Although Ellen and David are the main characters, you still get to meet and know a bunch of others:  Especially David's parents (even David's mom, Judy, has a secret from her past - cool!) and 2 sisters, with all of their add-ons.  And I have to say that I liked all of the characters.  They each had pluses and minuses.  Sometimes you were happy with them, and others times not so much.  I like having that ambivalence.  It makes for a more interesting read.

Lest you think this was just a "nice" read for me, let me disabuse you of that notion.  I had chills and tears aplenty.  When I say I cared about all of the characters, I mean just that.  I felt an emotional connection to each and every one.  That doesn't happen all that much. But it did here.  If you're looking for a story that gets you wrapped up in who's doing and saying what to whom, then I urge you to give Ten Days in Paradise a shot.  I think you will be thanking me.

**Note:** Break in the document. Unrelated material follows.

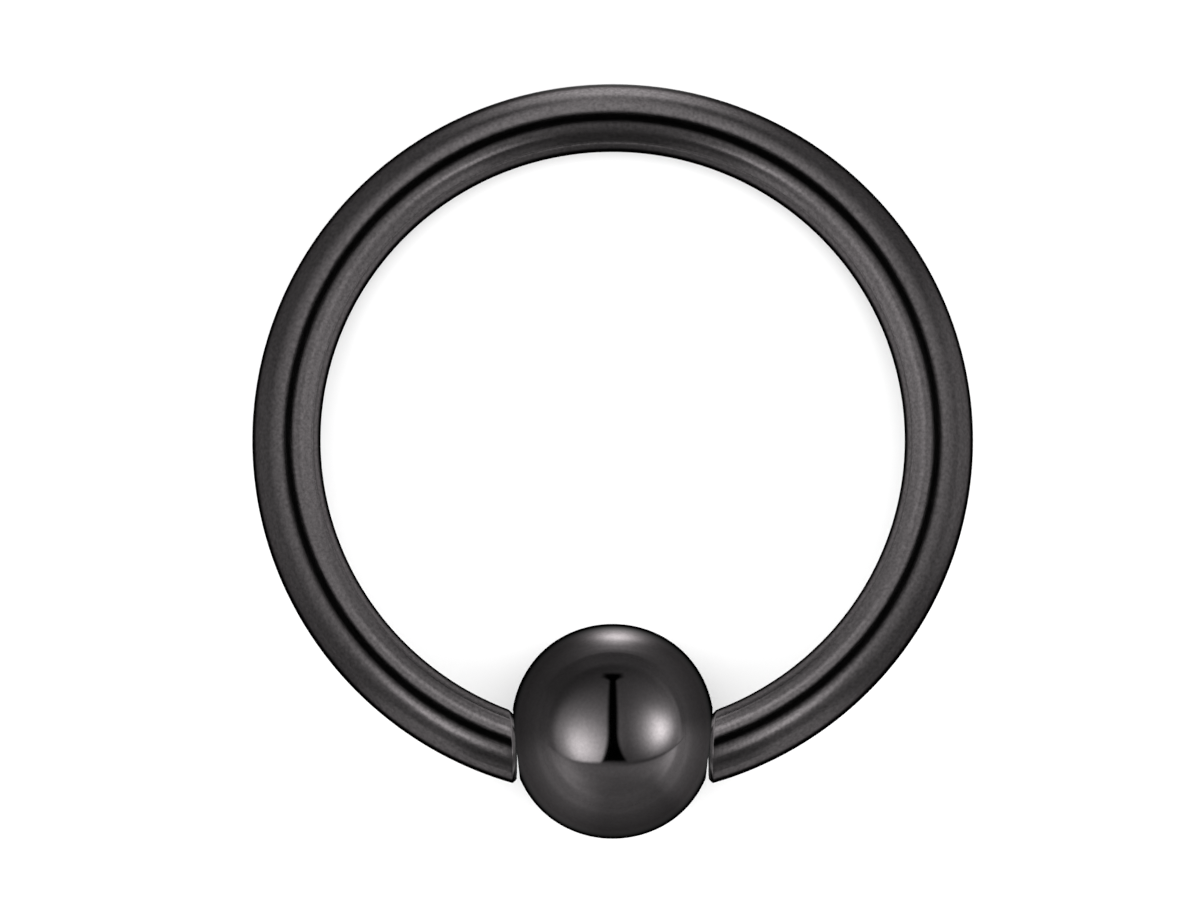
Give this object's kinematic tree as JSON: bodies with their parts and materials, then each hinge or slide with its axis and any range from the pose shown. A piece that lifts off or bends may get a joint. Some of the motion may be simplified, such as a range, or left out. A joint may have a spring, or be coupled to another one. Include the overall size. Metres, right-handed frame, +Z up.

And then there was Dept. of Speculation, by Jenny Offill.  I read this because it's the 4th Tuesday Night Book Club selection at Books, Inc. in Palo Alto for April.  The New York Times Book Review called it "One of the TEN BEST BOOKS OF THE YEAR for 2014.  It's basically about a woman, her marriage, and their young son.  I think the reason it's getting so much buzz is the way in which it is written.  In fact, Amazon has a rating of 4/5, and Goodreads is 3.78/5.  I simply didn't get it.  I am very anxious to hear what Margie and our book club members have to say later this month.  Is it just me and I'm a troglodyte?  Or do others feel the way that I do?  Time will tell!  (Do you see why I called it a 1/4 of a review?)